Biasanya budaya semacam ini diwujudkan dengan tradisi sungkeman, dimana seorang anak yang bersimpuh memohon maaf kepada orang tuanya mengakui kesalahan yang selama ini ia perbuat.
Tidak hanya itu, makna filosofis ketupat sendiri memiliki arti lain, yaitu sebagai penebusan dosa. Sebab sebagaimana bentuk anyaman rumit ketupat itu mencirikan insan muslim yang senantiasa berlumur dosa. Maka ketupat dipotong, lalu kemudian disantap khidmat oleh semua orang. Itu mencirikan bahwa dosa yang selama ini dipelihara oleh manusia harus ditebus dan dihapuskan agar kembali pada fitrah sucinya sebagai insan yang suci, bertaqwa kepada tuhan yang maha esa.
Sajian kuliner ketupat biasanya dihidangkan bersama dengan opor ayam, soto atau rendang. Pun bisa ditemui pula lepet sebagai hidangan tambahan. Sebagian masyarakat jawa biasanya membuka pintu lebar-lebar rumahnya bagi siapa saja yang ingin bersilaturrahim mendatangi kediamannya. Atau biasanya juga mereka mengantarkan sajian ketupat beserta makanan lainnya kepada sanak saudara dan kerabat sebagai bentuk jiwa kebersamaan sesama keluarga.

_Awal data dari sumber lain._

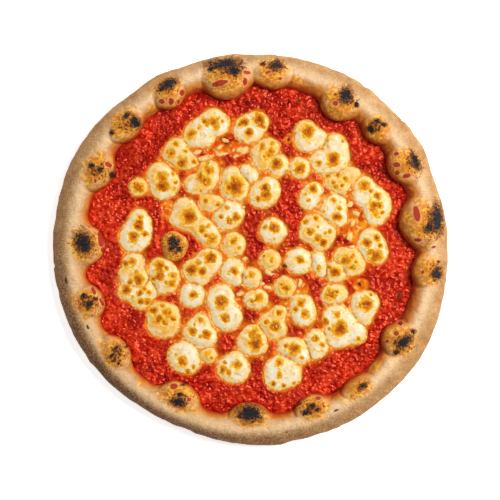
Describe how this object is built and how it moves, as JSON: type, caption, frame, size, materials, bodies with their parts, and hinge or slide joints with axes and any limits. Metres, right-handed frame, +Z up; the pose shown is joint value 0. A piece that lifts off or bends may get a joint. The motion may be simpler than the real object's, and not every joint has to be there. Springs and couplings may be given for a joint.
{
  "type": "pizza",
  "caption": "Round baked pizza with a puffed, blistered rim, a thin tomato sauce layer and scattered pieces of melted mozzarella.",
  "frame": {"origin": "Middle of the pizza's flat underside, on the surface that it lies on.", "axes": "+Z up out of the toppings; +Y towards the edge that is at the top of the picture; +X towards the edge at its right."},
  "size_m": [0.3004, 0.2977, 0.0255],
  "materials": {
    "dough": "baked wheat dough, floury and matt, charred on the blisters",
    "sauce": "wet crushed tomato",
    "cheese": "melted mozzarella with browned spots, oily"
  },
  "bodies": {
    "root": {"crust": "dough", "tomato_sauce": "sauce", "cheese_01": "cheese", "cheese_02": "cheese", "cheese_03": "cheese", "cheese_04": "cheese", "cheese_05": "cheese", "cheese_06": "cheese", "cheese_07": "cheese", "cheese_08": "cheese", "cheese_09": "cheese", "cheese_10": "cheese", "cheese_11": "cheese", "cheese_12": "cheese", "cheese_13": "cheese", "cheese_14": "cheese", "cheese_15": "cheese", "cheese_16": "cheese", "cheese_17": "cheese", "cheese_18": "cheese", "cheese_19": "cheese", "cheese_20": "cheese", "cheese_21": "cheese", "cheese_22": "cheese", "cheese_23": "cheese", "cheese_24": "cheese", "cheese_25": "cheese", "cheese_26": "cheese", "cheese_27": "cheese", "cheese_28": "cheese", "cheese_29": "cheese", "cheese_30": "cheese", "cheese_31": "cheese", "cheese_32": "cheese", "cheese_33": "cheese", "cheese_34": "cheese", "cheese_35": "cheese", "cheese_36": "cheese", "cheese_37": "cheese", "cheese_38": "cheese", "cheese_39": "cheese", "cheese_40": "cheese", "cheese_41": "cheese", "cheese_42": "cheese", "cheese_43": "cheese", "cheese_44": "cheese", "cheese_45": "cheese", "cheese_46": "cheese", "cheese_47": "cheese", "cheese_48": "cheese", "cheese_49": "cheese", "cheese_50": "cheese", "cheese_51": "cheese", "cheese_52": "cheese", "cheese_53": "cheese", "cheese_54": "cheese", "cheese_55": "cheese"}
  },
  "joints": []
}
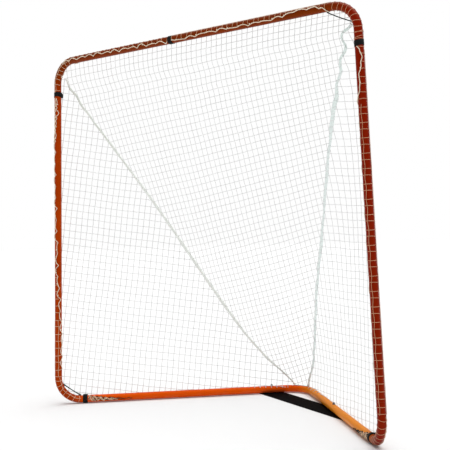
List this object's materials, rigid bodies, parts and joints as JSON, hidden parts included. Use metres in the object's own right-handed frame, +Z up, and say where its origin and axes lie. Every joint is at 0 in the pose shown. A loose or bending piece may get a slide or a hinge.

Ada sesuatu hal yang menarik pada perayaan lebaran ketupat di berbagai tempat tertentu. Perayaan tersebut bermacam-macam tergantung kearifan lokal yang ada pada daerah tersebut, misalnya saja di Magelang. Warga masyarakat muslim di Magelang menyambut lebaran ketupat diisi dengan Festival Balon Syawalan, dimana setidaknya 150 balon diterbangkan serempak ke udara sebagai tanda Syawalan. Ataupun di daerah Pasuruan, ada yang unik dalam perayaan syawalan di Pasuruan. Jika beberapa daerah menyambutnya dengan berbagai macam ritus keagamaan, lain halnya dengan daerah satu ini. Warga masyarakat muslim Pasuruan menyambutnya dengan mengadakan lomba Skilot, seperti lomba berselancar diatas lumpur. Hal ini dimaksudkan untuk memeriahkan Syawalan bagi masyarakat Pasuruan tersebut. Tentunya, masih banyak lagi perayaan-perayaan Syawalan di berbagai daerah lainnya dan pastilah memiliki corak khasnya masing-masing.
Tradisi lebaran ketupat ini haruslah dilestarikan, jangan sampai hilang ditelan zaman lapuk dimakan waktu. Hal ini membuktikan bahwa tradisi keagamaan Islam di Indonesia mempunyai corak khasnya tersendiri dan bersinggungan secara harmonis dalam kebudayaan masyarakat Indonesia. Membuktikan pula bahwa Islam di Indonesia sangat pula ramah terhadap budaya plural bangsa Indonesia. Tentu ini menjadi hal istimewa yang dimiliki oleh kita semua dan menjadi kebanggaan tersendiri bagi kita penganut agama Islam yang ada di Indonesia.